Given data:
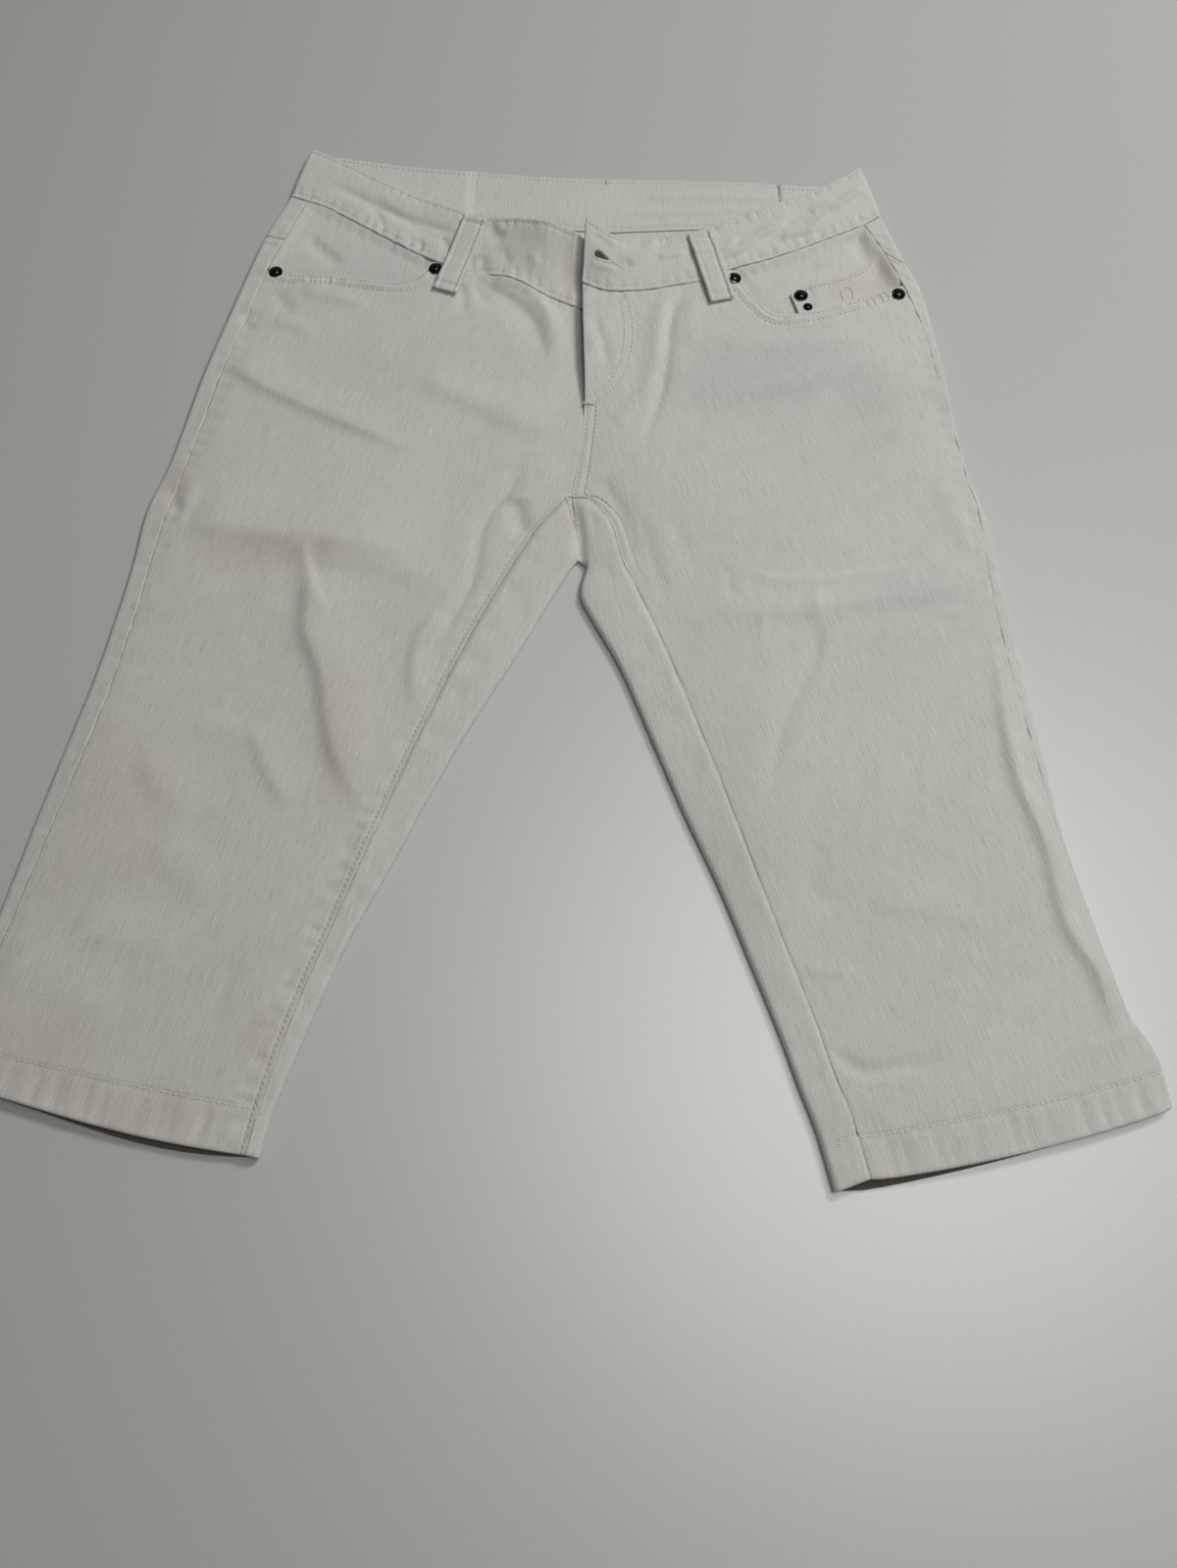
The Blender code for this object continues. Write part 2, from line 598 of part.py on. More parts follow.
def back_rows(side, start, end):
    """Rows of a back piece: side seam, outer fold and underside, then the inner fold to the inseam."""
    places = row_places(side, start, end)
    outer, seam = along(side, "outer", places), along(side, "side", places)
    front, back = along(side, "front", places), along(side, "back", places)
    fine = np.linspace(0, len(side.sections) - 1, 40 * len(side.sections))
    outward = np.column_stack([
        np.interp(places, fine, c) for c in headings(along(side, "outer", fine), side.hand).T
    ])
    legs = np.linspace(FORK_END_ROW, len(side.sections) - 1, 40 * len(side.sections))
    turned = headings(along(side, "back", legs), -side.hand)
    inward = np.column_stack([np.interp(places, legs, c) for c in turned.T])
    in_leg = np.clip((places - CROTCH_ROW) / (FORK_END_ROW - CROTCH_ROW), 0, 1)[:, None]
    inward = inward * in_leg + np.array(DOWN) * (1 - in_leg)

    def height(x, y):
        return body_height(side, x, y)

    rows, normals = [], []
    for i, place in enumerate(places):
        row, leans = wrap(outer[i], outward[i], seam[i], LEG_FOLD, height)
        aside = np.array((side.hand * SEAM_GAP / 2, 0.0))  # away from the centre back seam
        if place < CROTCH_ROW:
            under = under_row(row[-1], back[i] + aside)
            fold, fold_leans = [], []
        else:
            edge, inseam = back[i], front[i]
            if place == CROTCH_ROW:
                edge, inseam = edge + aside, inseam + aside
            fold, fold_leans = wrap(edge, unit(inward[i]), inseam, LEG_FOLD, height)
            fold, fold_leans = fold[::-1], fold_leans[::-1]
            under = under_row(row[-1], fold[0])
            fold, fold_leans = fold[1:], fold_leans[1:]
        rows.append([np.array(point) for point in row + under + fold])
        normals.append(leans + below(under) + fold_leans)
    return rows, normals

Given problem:
Write out exactly, please, the lines beginning at the start of the material and ending with the line that holds "return body_height(side, x, y)", both included.

Written response:
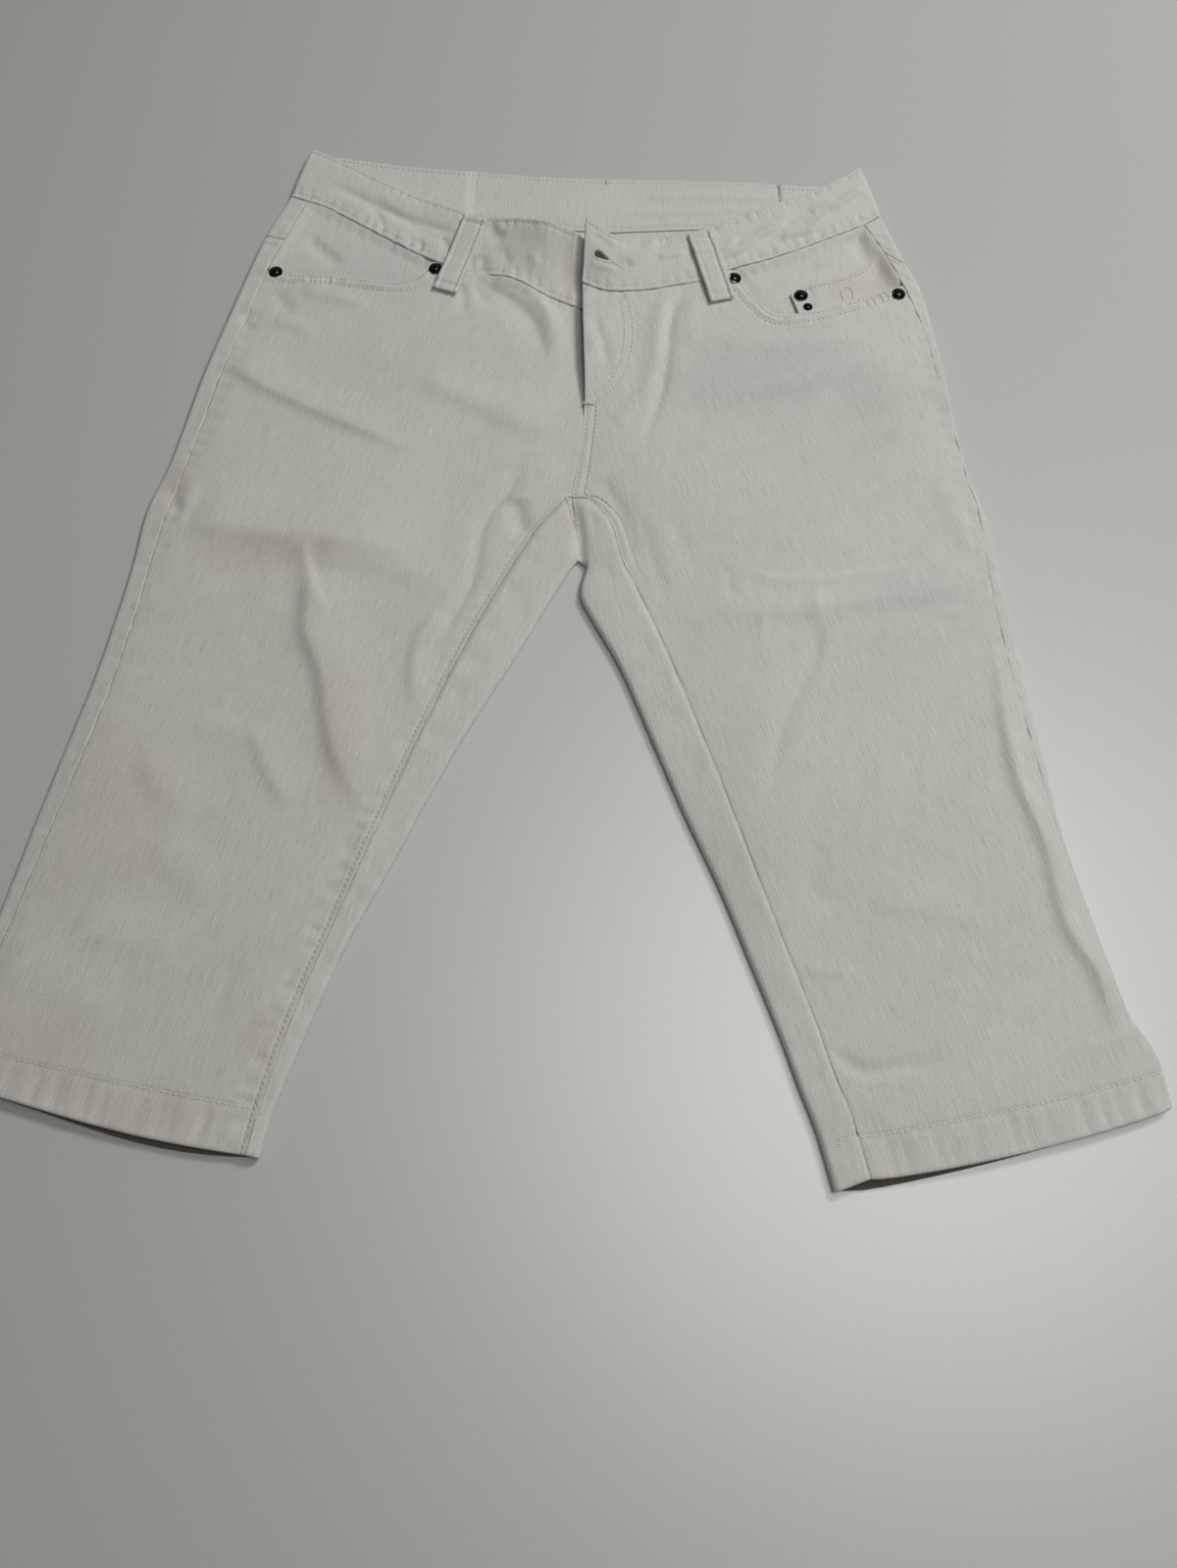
The Blender code for this object continues. Write part 2, from line 598 of part.py on. More parts follow.
def back_rows(side, start, end):
    """Rows of a back piece: side seam, outer fold and underside, then the inner fold to the inseam."""
    places = row_places(side, start, end)
    outer, seam = along(side, "outer", places), along(side, "side", places)
    front, back = along(side, "front", places), along(side, "back", places)
    fine = np.linspace(0, len(side.sections) - 1, 40 * len(side.sections))
    outward = np.column_stack([
        np.interp(places, fine, c) for c in headings(along(side, "outer", fine), side.hand).T
    ])
    legs = np.linspace(FORK_END_ROW, len(side.sections) - 1, 40 * len(side.sections))
    turned = headings(along(side, "back", legs), -side.hand)
    inward = np.column_stack([np.interp(places, legs, c) for c in turned.T])
    in_leg = np.clip((places - CROTCH_ROW) / (FORK_END_ROW - CROTCH_ROW), 0, 1)[:, None]
    inward = inward * in_leg + np.array(DOWN) * (1 - in_leg)

    def height(x, y):
        return body_height(side, x, y)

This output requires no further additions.